» Exercise prompt: Repeat only the lines running from the beginning of the material through the line that contains "# ---------- Threads".
####################
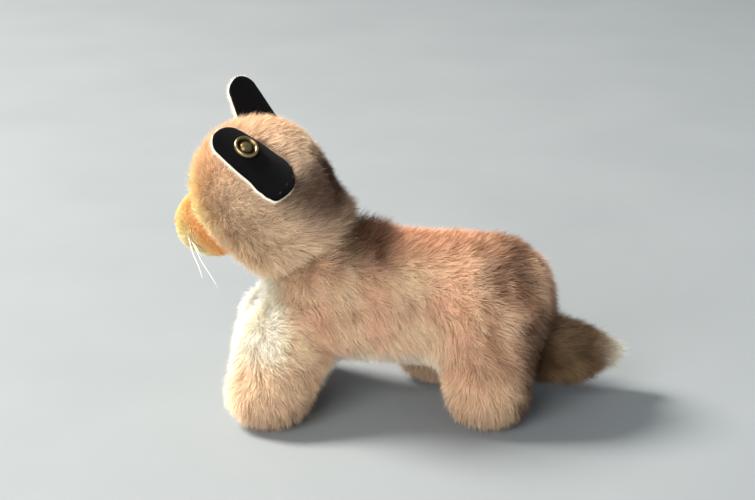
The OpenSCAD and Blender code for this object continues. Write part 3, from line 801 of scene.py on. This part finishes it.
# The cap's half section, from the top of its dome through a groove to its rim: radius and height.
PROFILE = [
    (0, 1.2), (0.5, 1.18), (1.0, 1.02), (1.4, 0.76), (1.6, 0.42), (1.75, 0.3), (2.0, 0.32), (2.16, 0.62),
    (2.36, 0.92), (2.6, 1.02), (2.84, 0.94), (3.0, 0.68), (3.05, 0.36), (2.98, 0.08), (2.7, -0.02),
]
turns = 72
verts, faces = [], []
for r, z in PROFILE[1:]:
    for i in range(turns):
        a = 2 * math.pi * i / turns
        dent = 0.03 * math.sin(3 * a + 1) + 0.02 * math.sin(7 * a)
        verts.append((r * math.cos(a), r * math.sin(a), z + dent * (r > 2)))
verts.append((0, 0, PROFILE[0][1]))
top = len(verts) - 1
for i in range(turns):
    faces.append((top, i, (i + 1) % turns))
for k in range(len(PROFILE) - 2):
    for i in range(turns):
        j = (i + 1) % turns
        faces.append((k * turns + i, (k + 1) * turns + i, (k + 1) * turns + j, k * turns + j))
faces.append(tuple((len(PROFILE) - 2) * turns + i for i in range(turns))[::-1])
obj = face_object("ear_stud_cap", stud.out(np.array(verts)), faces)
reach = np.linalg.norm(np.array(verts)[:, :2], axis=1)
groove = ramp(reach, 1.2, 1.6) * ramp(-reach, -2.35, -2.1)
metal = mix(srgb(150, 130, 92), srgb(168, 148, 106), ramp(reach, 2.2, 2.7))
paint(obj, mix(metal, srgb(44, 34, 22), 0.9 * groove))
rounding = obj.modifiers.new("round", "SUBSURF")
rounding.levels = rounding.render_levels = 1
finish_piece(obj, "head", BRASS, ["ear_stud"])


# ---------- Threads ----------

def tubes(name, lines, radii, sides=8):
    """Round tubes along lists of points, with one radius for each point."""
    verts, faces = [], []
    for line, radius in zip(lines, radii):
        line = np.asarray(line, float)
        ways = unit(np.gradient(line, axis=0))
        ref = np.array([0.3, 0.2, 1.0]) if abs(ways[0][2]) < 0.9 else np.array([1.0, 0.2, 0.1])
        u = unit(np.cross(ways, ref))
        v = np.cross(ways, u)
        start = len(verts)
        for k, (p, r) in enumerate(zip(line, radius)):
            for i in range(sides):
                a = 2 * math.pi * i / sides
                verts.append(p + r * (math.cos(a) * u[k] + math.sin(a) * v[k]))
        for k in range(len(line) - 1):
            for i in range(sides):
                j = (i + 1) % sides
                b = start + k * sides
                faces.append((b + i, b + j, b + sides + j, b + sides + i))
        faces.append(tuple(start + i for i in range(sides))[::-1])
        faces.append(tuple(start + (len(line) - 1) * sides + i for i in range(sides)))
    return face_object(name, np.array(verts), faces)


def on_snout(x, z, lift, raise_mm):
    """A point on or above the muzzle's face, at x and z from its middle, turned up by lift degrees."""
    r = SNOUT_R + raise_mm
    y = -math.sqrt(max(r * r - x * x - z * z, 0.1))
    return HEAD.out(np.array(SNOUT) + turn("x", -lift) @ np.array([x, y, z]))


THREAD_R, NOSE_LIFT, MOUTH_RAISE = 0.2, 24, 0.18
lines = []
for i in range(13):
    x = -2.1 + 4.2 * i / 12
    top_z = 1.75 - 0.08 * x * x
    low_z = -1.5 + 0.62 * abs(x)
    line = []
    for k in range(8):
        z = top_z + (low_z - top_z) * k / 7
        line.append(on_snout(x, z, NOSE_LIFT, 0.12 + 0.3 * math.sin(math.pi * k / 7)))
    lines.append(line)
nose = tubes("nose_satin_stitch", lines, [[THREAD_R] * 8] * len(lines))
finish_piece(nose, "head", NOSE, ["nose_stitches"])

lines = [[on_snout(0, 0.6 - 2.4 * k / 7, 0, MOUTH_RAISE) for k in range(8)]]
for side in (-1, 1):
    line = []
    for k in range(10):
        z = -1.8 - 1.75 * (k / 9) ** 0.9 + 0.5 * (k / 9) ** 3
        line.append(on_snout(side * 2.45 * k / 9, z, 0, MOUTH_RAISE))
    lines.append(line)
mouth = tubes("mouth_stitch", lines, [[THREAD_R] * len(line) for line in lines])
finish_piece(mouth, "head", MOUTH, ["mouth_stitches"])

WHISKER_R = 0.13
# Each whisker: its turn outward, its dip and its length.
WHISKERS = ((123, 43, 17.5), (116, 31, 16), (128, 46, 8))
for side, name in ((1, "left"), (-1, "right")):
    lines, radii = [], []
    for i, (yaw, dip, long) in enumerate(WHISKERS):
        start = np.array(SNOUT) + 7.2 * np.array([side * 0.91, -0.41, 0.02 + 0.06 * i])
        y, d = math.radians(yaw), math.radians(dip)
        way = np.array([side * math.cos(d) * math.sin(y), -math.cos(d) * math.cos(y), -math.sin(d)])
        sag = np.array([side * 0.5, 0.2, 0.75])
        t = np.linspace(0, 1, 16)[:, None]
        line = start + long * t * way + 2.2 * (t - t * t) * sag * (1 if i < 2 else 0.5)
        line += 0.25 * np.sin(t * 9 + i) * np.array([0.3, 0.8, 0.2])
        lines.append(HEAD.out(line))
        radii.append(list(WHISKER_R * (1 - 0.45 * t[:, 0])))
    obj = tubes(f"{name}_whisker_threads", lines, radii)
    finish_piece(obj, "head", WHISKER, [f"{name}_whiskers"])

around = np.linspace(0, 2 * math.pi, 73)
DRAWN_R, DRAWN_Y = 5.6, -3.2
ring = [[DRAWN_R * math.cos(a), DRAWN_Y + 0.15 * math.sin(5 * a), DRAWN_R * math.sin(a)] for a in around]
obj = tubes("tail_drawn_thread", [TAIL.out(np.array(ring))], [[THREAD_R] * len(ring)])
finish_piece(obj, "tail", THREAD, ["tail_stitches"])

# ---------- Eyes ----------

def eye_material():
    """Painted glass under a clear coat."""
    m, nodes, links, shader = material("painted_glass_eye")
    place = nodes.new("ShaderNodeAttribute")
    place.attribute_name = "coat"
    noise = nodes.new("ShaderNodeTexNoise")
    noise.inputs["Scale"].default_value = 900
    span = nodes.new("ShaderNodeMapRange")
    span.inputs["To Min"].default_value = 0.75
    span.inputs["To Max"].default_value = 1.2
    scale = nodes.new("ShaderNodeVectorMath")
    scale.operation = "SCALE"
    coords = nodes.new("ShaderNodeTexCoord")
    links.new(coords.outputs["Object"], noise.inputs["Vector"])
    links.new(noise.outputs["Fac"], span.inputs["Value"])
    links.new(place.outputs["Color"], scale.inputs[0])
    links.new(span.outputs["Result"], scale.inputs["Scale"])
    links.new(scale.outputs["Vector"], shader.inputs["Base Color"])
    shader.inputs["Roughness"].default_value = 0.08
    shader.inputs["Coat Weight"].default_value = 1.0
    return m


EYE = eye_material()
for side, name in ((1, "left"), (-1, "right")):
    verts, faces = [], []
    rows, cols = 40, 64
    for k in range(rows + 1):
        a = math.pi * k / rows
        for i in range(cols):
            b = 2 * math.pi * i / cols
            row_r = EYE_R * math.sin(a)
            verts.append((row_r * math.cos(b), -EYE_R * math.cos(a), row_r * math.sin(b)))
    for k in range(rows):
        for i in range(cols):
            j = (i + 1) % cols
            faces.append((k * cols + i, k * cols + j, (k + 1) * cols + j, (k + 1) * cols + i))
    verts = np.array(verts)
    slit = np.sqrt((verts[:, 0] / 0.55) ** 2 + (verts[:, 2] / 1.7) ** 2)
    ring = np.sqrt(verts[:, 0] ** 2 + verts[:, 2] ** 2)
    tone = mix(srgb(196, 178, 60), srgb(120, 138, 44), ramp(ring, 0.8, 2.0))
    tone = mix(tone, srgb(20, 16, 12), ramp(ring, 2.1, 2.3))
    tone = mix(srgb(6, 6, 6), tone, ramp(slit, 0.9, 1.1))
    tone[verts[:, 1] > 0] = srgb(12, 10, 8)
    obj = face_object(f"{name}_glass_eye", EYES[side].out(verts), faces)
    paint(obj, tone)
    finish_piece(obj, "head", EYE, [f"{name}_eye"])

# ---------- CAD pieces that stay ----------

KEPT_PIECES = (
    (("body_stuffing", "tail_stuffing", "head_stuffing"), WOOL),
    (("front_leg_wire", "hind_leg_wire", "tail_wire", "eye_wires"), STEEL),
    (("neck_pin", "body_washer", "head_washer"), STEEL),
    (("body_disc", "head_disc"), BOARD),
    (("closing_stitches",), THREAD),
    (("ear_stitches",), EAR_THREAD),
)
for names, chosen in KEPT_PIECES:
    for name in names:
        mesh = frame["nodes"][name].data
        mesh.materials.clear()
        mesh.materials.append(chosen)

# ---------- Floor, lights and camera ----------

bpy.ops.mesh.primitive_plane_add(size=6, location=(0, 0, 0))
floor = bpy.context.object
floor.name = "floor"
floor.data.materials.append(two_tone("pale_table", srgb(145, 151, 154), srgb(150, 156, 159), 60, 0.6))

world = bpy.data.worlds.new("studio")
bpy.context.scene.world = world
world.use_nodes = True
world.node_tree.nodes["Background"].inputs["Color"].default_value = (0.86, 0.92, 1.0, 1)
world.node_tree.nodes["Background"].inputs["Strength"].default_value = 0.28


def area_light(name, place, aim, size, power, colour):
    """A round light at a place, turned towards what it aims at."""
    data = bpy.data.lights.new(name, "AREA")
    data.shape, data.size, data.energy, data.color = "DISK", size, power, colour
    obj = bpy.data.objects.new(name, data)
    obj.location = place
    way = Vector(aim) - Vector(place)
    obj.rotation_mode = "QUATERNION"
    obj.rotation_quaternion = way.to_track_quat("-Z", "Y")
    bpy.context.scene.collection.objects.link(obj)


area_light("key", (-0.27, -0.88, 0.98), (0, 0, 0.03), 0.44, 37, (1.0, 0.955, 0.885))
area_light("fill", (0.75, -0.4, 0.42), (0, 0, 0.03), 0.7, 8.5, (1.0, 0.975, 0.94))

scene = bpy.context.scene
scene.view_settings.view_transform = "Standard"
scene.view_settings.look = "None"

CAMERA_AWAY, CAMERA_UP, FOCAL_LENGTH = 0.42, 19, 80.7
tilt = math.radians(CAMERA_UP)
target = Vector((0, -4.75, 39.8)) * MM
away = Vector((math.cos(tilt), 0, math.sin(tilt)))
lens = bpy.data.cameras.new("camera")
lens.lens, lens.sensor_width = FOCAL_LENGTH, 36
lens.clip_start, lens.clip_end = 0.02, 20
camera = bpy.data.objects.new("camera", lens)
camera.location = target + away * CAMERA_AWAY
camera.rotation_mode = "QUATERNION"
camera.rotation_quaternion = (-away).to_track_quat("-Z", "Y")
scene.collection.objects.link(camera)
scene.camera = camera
####################
» Exercise answer:
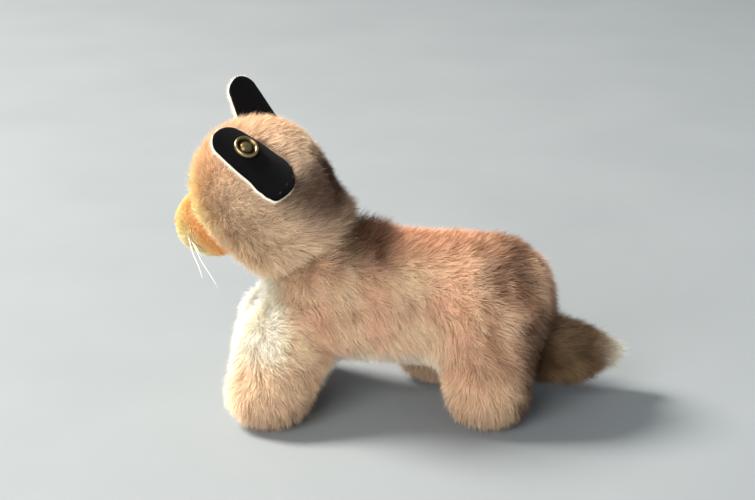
The OpenSCAD and Blender code for this object continues. Write part 3, from line 801 of scene.py on. This part finishes it.
# The cap's half section, from the top of its dome through a groove to its rim: radius and height.
PROFILE = [
    (0, 1.2), (0.5, 1.18), (1.0, 1.02), (1.4, 0.76), (1.6, 0.42), (1.75, 0.3), (2.0, 0.32), (2.16, 0.62),
    (2.36, 0.92), (2.6, 1.02), (2.84, 0.94), (3.0, 0.68), (3.05, 0.36), (2.98, 0.08), (2.7, -0.02),
]
turns = 72
verts, faces = [], []
for r, z in PROFILE[1:]:
    for i in range(turns):
        a = 2 * math.pi * i / turns
        dent = 0.03 * math.sin(3 * a + 1) + 0.02 * math.sin(7 * a)
        verts.append((r * math.cos(a), r * math.sin(a), z + dent * (r > 2)))
verts.append((0, 0, PROFILE[0][1]))
top = len(verts) - 1
for i in range(turns):
    faces.append((top, i, (i + 1) % turns))
for k in range(len(PROFILE) - 2):
    for i in range(turns):
        j = (i + 1) % turns
        faces.append((k * turns + i, (k + 1) * turns + i, (k + 1) * turns + j, k * turns + j))
faces.append(tuple((len(PROFILE) - 2) * turns + i for i in range(turns))[::-1])
obj = face_object("ear_stud_cap", stud.out(np.array(verts)), faces)
reach = np.linalg.norm(np.array(verts)[:, :2], axis=1)
groove = ramp(reach, 1.2, 1.6) * ramp(-reach, -2.35, -2.1)
metal = mix(srgb(150, 130, 92), srgb(168, 148, 106), ramp(reach, 2.2, 2.7))
paint(obj, mix(metal, srgb(44, 34, 22), 0.9 * groove))
rounding = obj.modifiers.new("round", "SUBSURF")
rounding.levels = rounding.render_levels = 1
finish_piece(obj, "head", BRASS, ["ear_stud"])


# ---------- Threads ----------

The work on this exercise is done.